A fair evaluation of the competing interests at stake in this litigation requires affirmance of the judgment of the District Court.
I respectfully dissent.

 “Even if children might rationally be classified on the basis of whether they are dependent upon their disabled parent, the Act’s definition of these two subclasses of illegitimates is ‘overinclusive’ in that it benefits some children who are legitimated, or entitled to inherit, or illegitimate solely because of a defect in the marriage of their parents, but who are not dependent on their disabled parent. Conversely, the Act is ‘underinclusive’ in that it conclusively excludes some illegitimates in appellants’ subclass who are, in fact, dependent upon their disabled parent. Thus, for all that is shown in this record, the two subclasses of illegitimates stand on equal footing, and the potential for spurious claims is the same as to both; hence to conclusively deny one subclass benefits presumptively available to the other denies the former the equal protection of the *518laws guaranteed by the due process provision of the Fifth Amendment.” 417 U. S., at 637.

 There are other survivors who receive benefits only if they show dependency, e. g., parents, 42 U. S. C. § 402 (h), and widowers, 42 U. S. C. § 402(f).

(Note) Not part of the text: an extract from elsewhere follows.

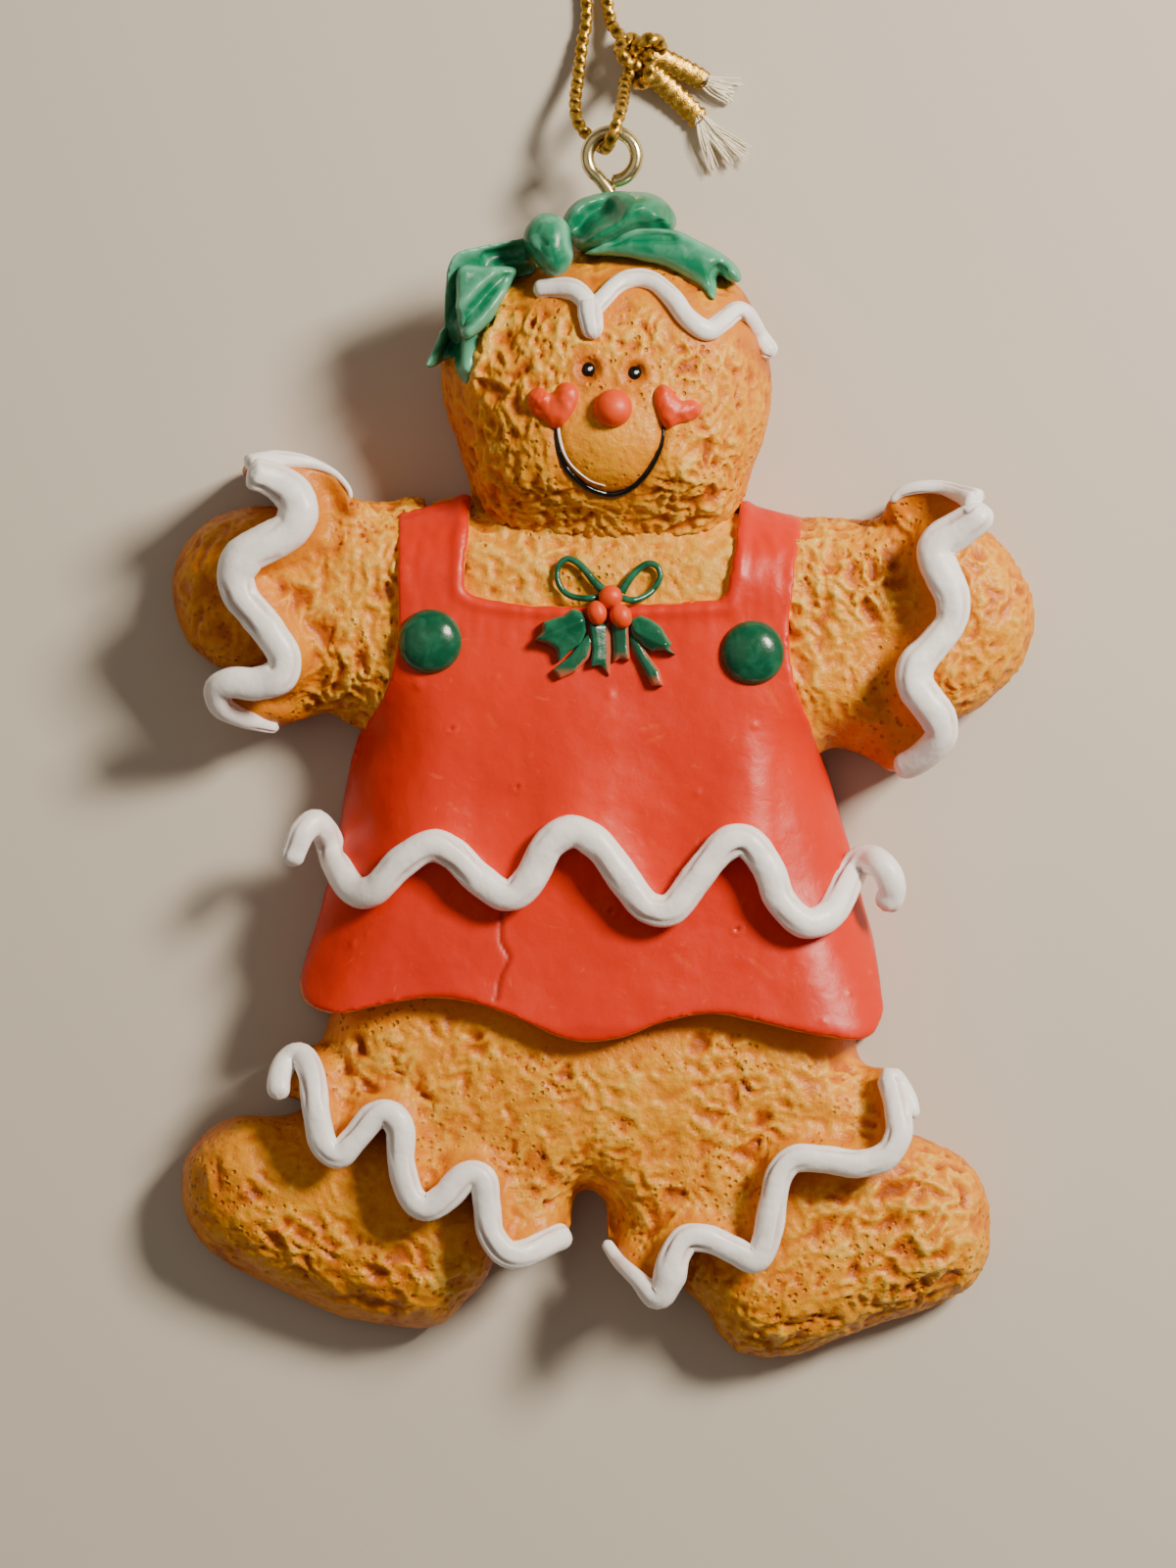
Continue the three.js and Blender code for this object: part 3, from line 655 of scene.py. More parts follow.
FOREHEAD = through(
    [
        (-6.1, 39.4), (-4.2, 39.6), (-2.5, 39.4), (-1.4, 38.4), (-0.9, 37.7), (-0.1, 38.5), (1.4, 40),
        (3.07, 40.5), (4.7, 40), (6.2, 38.6), (7.5, 36.9), (9.1, 35.9), (10.4, 36.6), (11.7, 37.6),
        (12.7, 37.1),
        (13.8, 35.2), (14.9, 33.6),
    ],
    0.25,
)
FOREHEAD_DRIP = through([(-1.3, 38.5), (-1.15, 37.4), (-0.95, 36.2), (-0.75, 35.1)], 0.25)
SKIRT = through(
    [
        (-27.4, -11), (-26.9, -9.4), (-26.2, -7.9), (-25.1, -7.2), (-24, -8.6), (-23.2, -11), (-21.7, -13.1),
        (-19.8, -12.9), (-17.7, -10.7), (-15.1, -9.2), (-13, -9.9), (-10.8, -12.1), (-8.3, -13.5),
        (-6.4, -12.1), (-4.7, -9), (-2.5, -7.9), (-0.3, -9.2), (1.8, -12), (3.9, -14.5), (6.1, -14.6),
        (8.3, -11.9), (10.5, -9.2), (12.6, -8.8), (14.4, -11), (15.6, -14), (17.7, -15.9), (20, -15),
        (21.5, -12), (22.7, -10.4), (24.4, -10.9), (25.3, -12.9), (24.6, -14.8),
    ],
    0.25,
)
# The same bead from left to right without its curled ends, for the height of the dress under it.
SKIRT_LINE = tuple(SKIRT[15:-14][np.argsort(SKIRT[15:-14, 0])].T)
LEFT_CUFF = through(
    [
        (-31, 23.5), (-29.2, 23), (-27.4, 21.9), (-26.6, 20.4), (-27.2, 18.6), (-29.3, 17.3), (-31.2, 16.3),
        (-32.1, 14.5), (-31.6, 12.6), (-30.4, 11.1), (-28.9, 9.2), (-27.9, 7.3), (-28.3, 5.7), (-30.3, 5),
        (-32.4, 5.1), (-33.7, 4.5), (-33.3, 3), (-31.7, 2.1), (-30, 1.5), (-28.4, 1.1),
    ],
    0.25,
)
RIGHT_CUFF = through(
    [
        (33.2, 20.7), (32.7, 19.6), (31.2, 18.5), (29.6, 17.5), (29.1, 16.2), (29.8, 14.4), (30.6, 12.4),
        (30.4, 10.4), (28.9, 8.4), (27.4, 6.6), (27.3, 5), (28.2, 3.6), (29.3, 2), (29.6, 0.5), (28.5, -0.9),
        (26.9, -2), (25.5, -2.5),
    ],
    0.25,
)
LEFT_RIM = through(
    [(-31, 23.8), (-29.8, 24.3), (-28, 24.6), (-25.6, 24.3), (-23.6, 23.5), (-22.3, 22.2), (-22, 21.2)], 0.25
)
RIGHT_RIM = through([(32.8, 20.8), (31.6, 21.4), (29.8, 22.1), (28, 22.2), (26.2, 21.8), (25.2, 20.9)], 0.25)
LEFT_LEG = through(
    [
        (-28.3, -31.4), (-28.3, -29.6), (-27.7, -28.1), (-26.5, -27.5), (-25.5, -29), (-25.1, -32),
        (-24.5, -35.1), (-23.2, -36.2), (-21.8, -34.9), (-20.3, -33.1), (-18.9, -32.6), (-17.7, -34),
        (-17.6, -36.8), (-16.9, -39.6), (-15.5, -40.8), (-13.7, -39.8), (-11.9, -38), (-10.5, -38.4),
        (-10.1, -40.7), (-9.8, -43.1), (-8.4, -44.8), (-6.5, -44.7), (-4.6, -43.7), (-2.9, -43),
    ],
    0.25,
)
RIGHT_LEG = through(
    [
        (0.2, -43.7), (1.4, -45.5), (3, -47), (4.7, -48.6), (5.7, -47.2), (6.3, -45), (7.4, -43.5),
        (9.4, -43.6),
        (11.4, -44.5), (13.3, -45.3), (14.3, -43.6), (14.9, -40.4), (15.5, -37.8), (16.9, -36.5),
        (19.4, -36.6),
        (22.2, -37), (24.7, -36.3), (25.9, -34.4), (25.7, -31.9), (25.1, -29.6), (26, -30.2), (26.9, -31.6),
        (27.3, -33),
    ],
    0.25,
)


# ---------------------------------------------------------------- bread


def lip(xy, route, lift, width):
    """How far a ruffled edge curls up towards its icing, out of a shallow valley."""
    away = reach(xy, route)
    return lift * bell(away, width) - 0.3 * lift * bell(away - 3.1, 1.2)


def tucked(xy):
    """How far the inner ends of the sleeves sink, to pass under the straps."""
    return 1.4 / (1 + np.exp((np.abs(xy[:, 0]) - 16) * 3))


def left_sleeve_top(xy):
    """The left sleeve, curled up to its cuff and rim."""
    return arm_top(xy) - tucked(xy) + lip(xy, LEFT_CUFF, 1.9, 1.9) + 2.4 * bell(reach(xy, LEFT_RIM), 1.5)


def right_sleeve_top(xy):
    """The right sleeve, curled up to its cuff and rim."""
    return arm_top(xy) - tucked(xy) + lip(xy, RIGHT_CUFF, 1.9, 1.9) + 2.4 * bell(reach(xy, RIGHT_RIM), 1.5)


def away_from(*routes, width=2.6, start=1.6):
    """0 next to ruffled edges, which are smooth, rising to 1 on open crust."""
    def calm(points):
        near = np.minimum.reduce([reach(points, route) for route in routes])
        return np.clip((near - start) / width, 0, 1)
    return calm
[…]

 Such pure discrimination is most certainly not a “legitimate purpose” for our Federal Government, which should be especially sensitive to discrimination on grounds of birth. “Distinctions between citizens solely because of their ancestry are by their very nature odious to a free people whose institutions are founded upon the doctrine of equality.” Hirabayashi v. United States, 320 U. S. 81, 100. From its inception, the Federal Government has been directed to treat all its citizens as having been “created equal” in the eyes of the law. The Declaration of Independence states:
“We hold these truths to be self-evident, that all men are created equal, that they are endowed by their Creator with certain unalienable Rights, that among these are Life, Liberty and the pursuit of Happiness.”
And the rationale behind the prohibition against the grant of any title of nobility by the United States, see U. S. Const., Art. I, § 9, *521cl. 8, equally would prohibit the United States from attaching any badge of ignobility to a citizen at birth.

 If the relationship between an entitling presumption and the actual fact of dependency is so nebulous that the conclusion can be supported only by resort to a supposed popular conception within a jurisdiction, the classification must either be irrational, or serve a purpose other than the one by which it is assertedly justified.